3. Een laatste deel van de blijvend geheel geweigerden zal geen recht krijgen op bijstand noch kunnen «meeliften». Dat zal het geval zijn als de partner niet ziekenfondsverzekerd is omdat hij/zij meer verdient dan de inkomensgrens voor de Ziekenfondswet, of omdat hij/zij geen werknemer is in de zin van de Ziekenfondswet maar zelfstandige of ambtenaar.

De motie pleit er voor om leden van deze groep, indien zij kunnen aantonen, niet op andere wijze verzekerd of meeverzekerd te zijn voor de ziektekosten, toe te laten tot de ziekenfondsverzekering.

In feite wordt hiermee gepleit voor de herinvoering van een vrijwillige verzekering op grond van de Ziekenfondswet, welke vrijwillige verzekering met de Wet op de toegang tot ziektekostenverzekeringen is opgeheven. Een vrijwillige verzekering past dan ook niet binnen het systeem van de Ziekenfondswet.

Het onder de verplichte ziekenfondsverzekering brengen van de leden van deze groep door middel van uitbreiding van het Aanwijzingsbesluit verplicht-verzekerden Ziekenfondswet wordt niet overwogen. De blijvend geheel geweigerden zouden alsdan een ziekenfondsverzekering krijgen, waarvoor geen procentuele premie kan worden geheven. Er is immers geen loon of uitkering waarover die premie kan worden berekend. Een dergelijke situatie zou per individu geruime tijd kunnen duren. Het heffen van een nominale premie in plaats van een procentuele premie – zoals bijvoorbeeld bij asielzoekers – wordt afgewezen, omdat in de systematiek van de ziekenfondsverzekering die premie – van in 1996 f 6,20 per dag – niet door de individuele verzekerde wordt betaald aan het ziekenfonds, maar door de uitkerende instantie wordt betaald aan de Bedrijfsvereniging voor Overheidsdiensten. In de onderhavige situatie is die systematiek niet toepasbaar. Voorts merk ik op dat naar mijn oordeel een ziekenfondsverzekering niet de noodzakelijke vorm van een ziektekostenverzekering vormt voor degenen die een partner hebben met een inkomen boven de ziekenfondsgrens of wier partner rijksambtenaar is. Deze laatsten krijgen een tegemoetkoming in de ziektekosten via de partner (Besluit tegemoetkoming ziektekosten rijkspersoneel).

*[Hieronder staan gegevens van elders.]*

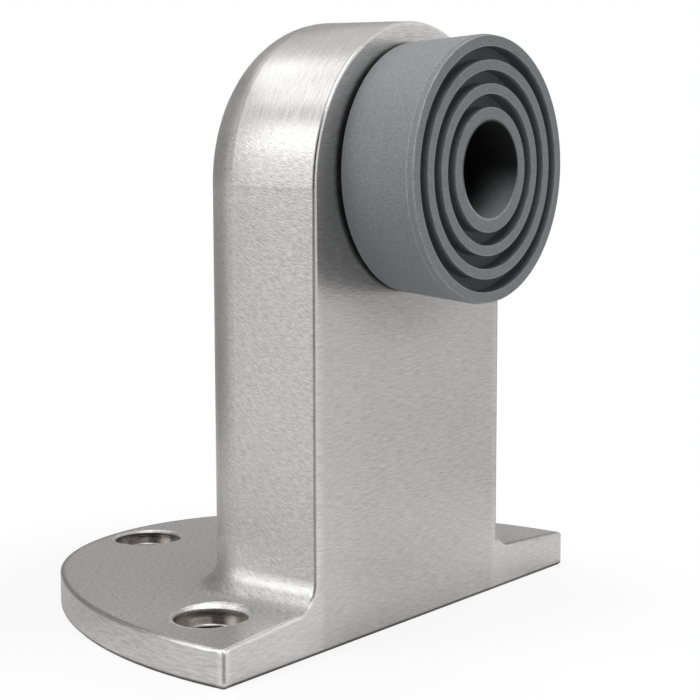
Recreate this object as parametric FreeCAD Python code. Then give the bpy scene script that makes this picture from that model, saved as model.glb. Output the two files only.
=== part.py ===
import FreeCAD, Part
import math
import os

V = FreeCAD.Vector

# Lengths in mm, angles in degrees. +Z is up from the floor and the bumper looks along -Y.

# Floor plate: straight in front, behind it two side arcs that meet a smaller back arc.
PLATE_WIDTH = 101.4
PLATE_DEPTH = 70.2
WIDEST_SETBACK = 4.0
SIDE_ARC_ANGLE = 42.0
RIM_HEIGHT = 6.4
CROWN_RISE = 1.2

# Post: flat front flush with the plate's front edge, arched top.
POST_WIDTH = 54.3
POST_DEPTH = 27.0
POST_HEIGHT = 104.4
POST_BACK_ROUND = 9.5
FOOT_FILLET = 4.8
FOOT_LANDING = 0.1
EDGE_ROUND = 0.6
UNDERSIDE_BREAK = 0.4

# Floor screw holes, one at each side and one at the back, turned a little about the plate's middle.
SIDE_HOLE_OFFSET = 40.2
SIDE_HOLE_SETBACK = 16.8
BACK_HOLE_SETBACK = 61.6
HOLE_PATTERN_TURN = 5.0
SCREW_HOLE_DIAMETER = 7.4
SCREW_SEAT_DIAMETER = 12.5
SCREW_SEAT_DEPTH = 1.8
SEAT_CHAMFER = 0.55
HOLE_EDGE_BREAK = 0.3

# Rubber bumper, widest at its face.
BUMPER_AXIS_HEIGHT = 79.6
BUMPER_REACH = 15.8
BUMPER_FACE_DIAMETER = 44.8
BUMPER_BACK_DIAMETER = 42.6
FACE_BEVEL = 0.25
FACE_BEVEL_LENGTH = 1.2
BACK_EDGE_BEVEL = 0.25
BUMPER_HOLE_DIAMETER = 16.2
HUB_WALL = 2.3
GROOVE_COUNT = 3
GROOVE_WIDTH = 2.2
RING_WALL = 1.7
GROOVE_DEPTH = 2.8
SCREW_WEB = 2.5

# Low round pad on the bumper's back that stands on the post and leaves a narrow gap round it.
BACK_PAD_DIAMETER = 40.2
BACK_PAD_HEIGHT = 0.6

# Round head screw and washer that hold the bumper.
SCREW_DIAMETER = 5.0
SCREW_LENGTH = 20.0
SCREW_HEAD_DIAMETER = 8.5
SCREW_HEAD_HEIGHT = 2.6
SCREW_HEAD_EDGE = 0.5
SOCKET_WIDTH = 3.0
SOCKET_DEPTH = 1.6
SCREW_TIP_CHAMFER = 0.7
WASHER_DIAMETER = 12.5
WASHER_THICKNESS = 1.0
PASSING_CLEARANCE = 0.2
THREAD_CLEARANCE = 0.05
DRILL_ALLOWANCE = 2.0

# Everything below follows from the values above.
FRONT = (BUMPER_REACH - PLATE_DEPTH) / 2
CROWN_HEIGHT = RIM_HEIGHT + CROWN_RISE
SCREW_SEAT_HEIGHT = RIM_HEIGHT - SCREW_SEAT_DEPTH
ARCH_RADIUS = POST_WIDTH / 2
WASHER_SEAT = FRONT - SCREW_WEB
HEAD_SEAT = WASHER_SEAT - WASHER_THICKNESS


def mirrored(point):
    return V(-point.x, point.y, point.z)


def closed_outline(right_half, back):
    """Closed wire from edges of the right half, front to back, and the edge across the back."""
    left_half = [edge.mirror(V(0, 0, 0), V(1, 0, 0)) for edge in right_half]
    start = right_half[0].Vertexes[0].Point
    front = Part.makeLine(mirrored(start), start)
    return Part.Wire(Part.__sortEdges__([front] + right_half + [back] + left_half))


def rim_outline(height):
    """The plate's outline, run on in front of the post for a clean cut later."""
    half_width = PLATE_WIDTH / 2
    rise = PLATE_DEPTH - WIDEST_SETBACK
    turn = math.radians(SIDE_ARC_ANGLE)
    difference = (rise - half_width) / (math.cos(turn) + math.sin(turn) - 1)
    side_radius = half_width + difference * math.cos(turn)
    side_centre = V(half_width - side_radius, FRONT + WIDEST_SETBACK, height)

    def on_side(angle):
        return side_centre + V(side_radius * math.cos(angle), side_radius * math.sin(angle), 0)

    first = -math.asin(2 * WIDEST_SETBACK / side_radius)
    split = turn / 4
    meeting = on_side(turn)
    back_middle = V(0, FRONT + PLATE_DEPTH, height)
    sides = [
        Part.Arc(on_side(first), on_side((first + split) / 2), on_side(split)).toShape(),
        Part.Arc(on_side(split), on_side((split + turn) / 2), meeting).toShape(),
    ]
    return closed_outline(sides, Part.Arc(meeting, back_middle, mirrored(meeting)).toShape())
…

Tenslotte merk ik op dat er al een regeling bestaat op grond waarvan de hier bedoelde groep toegang kan krijgen tot een ziektekostenverzekering: de Wet op de toegang tot ziektekostenverzekeringen.

Een ziektekostenverzekeraar is namelijk op een desbetreffend verzoek verplicht een verzekeringsovereenkomst te sluiten met personen die hier te lande woonachtig zijn en die, onmiddellijk voorafgaand aan het tijdstip waarop de verzekeringsovereenkomst volgens dat verzoek moet ingaan, ingevolge de Ziekenfondswet verzekerd zijn (artikel 2 Wet op de toegang tot ziektekostenverzekeringen). Deze verzekeringsovereenkomst biedt een dekking die in grote lijnen overeenstemt met het ziekenfondspakket. De Minister van Volksgezondheid, Welzijn en Sport en ik menen dat met deze mogelijkheid en de andere mogelijkheden tot het afsluiten van een particuliere ziektekostenverzekering er een voor de hier bedoelde groep adequate oplossing bestaat.